Yesterday morning, way up here in bucolic, quiet old New England, I woke up craving those savory lentils and little mounds of beautifully dressed grated root vegetables; I also craved accordion-and-violin jazz blowing on wafts of candlelight over old dark wood reflected in enormous mirrors, but that, unlike the salad, was a little more difficult to come by.

Over my cup of coffee, I looked for Casimir’s menu online, just to doublecheck the elements, but I found that it is not on the menu anymore – yet another part of the New York I loved that seems to have gone forever. I searched for “Parisian salad” to see if it did, in fact, exist anywhere in recipe form; apparently, it does not, at least not the version I know — Elizabeth David offered a recipe for a Parisian salad made with cold sliced beef that looked amazing but which wasn’t, alas, the one I was jonesing for.

So I decided to recreate it from memory, but with a modification: instead of sliced tomatoes and a halved hard-boiled egg, I’d substitute leeks vinaigrette with chopped egg, my other favorite French salad. And I decided to add feta to the lentils just because I love the combination.
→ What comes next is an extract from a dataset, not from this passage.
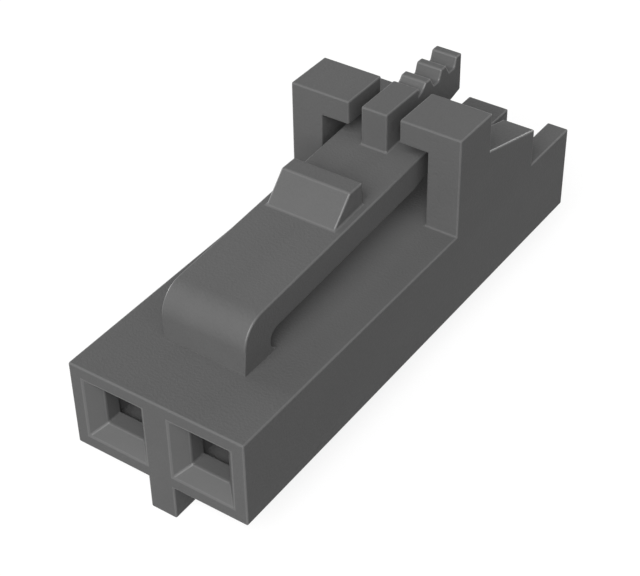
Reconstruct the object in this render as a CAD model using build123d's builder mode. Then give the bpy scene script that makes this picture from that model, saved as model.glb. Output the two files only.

Somewhere in bygone-menu item heaven, a scornful Casimir chef was no doubt frowning on me with displeasure, but I did not care: up here, I felt perfectly safe from his or her wholly imaginary wrath. It served them right for taking it off the menu.

And so, when Brendan went out yesterday afternoon, I gave him a list: du Puy lentils, baby arugula, feta, celeriac, carrots, beets, leeks, eggs, a red onion. He came back with all of it, and a slender green bottle of vinho verde we put in the freezer to fast-chill and then opened and drank while I cooked.

Tiny, green du Puy lentils are known as “the caviar of lentils.” They’re evidently grown in volcanic soil in the Auvergne without fertilizer, and they cost about $5 a pound, but they’re worth it. They taste richly of minerals and, because they have less starch than other lentils, they don’t get mushy when you cook them, so they are phenomenal in salads.

While a cup of rinsed lentils simmered away in salted water for 17 minutes, I steamed 3 cleaned, trimmed, chopped leeks and hard-boiled 2 eggs.  Then I whisked together a strong-tasting, satiny vinaigrette, about 2/3 cup in all, of olive oil, red wine vinegar, Dijon mustard, a glob of Hain mayonnaise, and plenty of black pepper.

After the al dente, toothsome lentils had been rinsed under cold running water and well drained and put into a glass bowl, and the still-bright green but softened leeks had been plunged into an icewater bath, squeezed dry, and put into another glass bowl, I peeled and grated a large carrot, 2 medium-sized beets, and half a baseball-sized celeriac root and minced a medium red onion.

I divided the minced onion between the leeks and the lentils and added a big handful of baby arugula to the lentils. I peeled the eggs and crumbled them over the leeks, then I crumbed a big handful of fresh, mild feta into the lentils. I dressed both the leeks and the lentils with enough dressing to coat.

And then I arranged everything on two plates: a mound of each of the root vegetables, red and white and orange, then a mound of green leeks, and then a heaping mound of lentil salad. I drizzled dressing over the root vegetables on the plates.

And dinner was ready. It was just as good as Casimir’s, and maybe even better because of the leeks and feta, which added their slippery lusciousness and tart crumbliness, respectively, to the whole. My taste-memory was sated. I didn’t miss the steak tartare, but that is high on my list of other favorite restaurant dishes I want to make.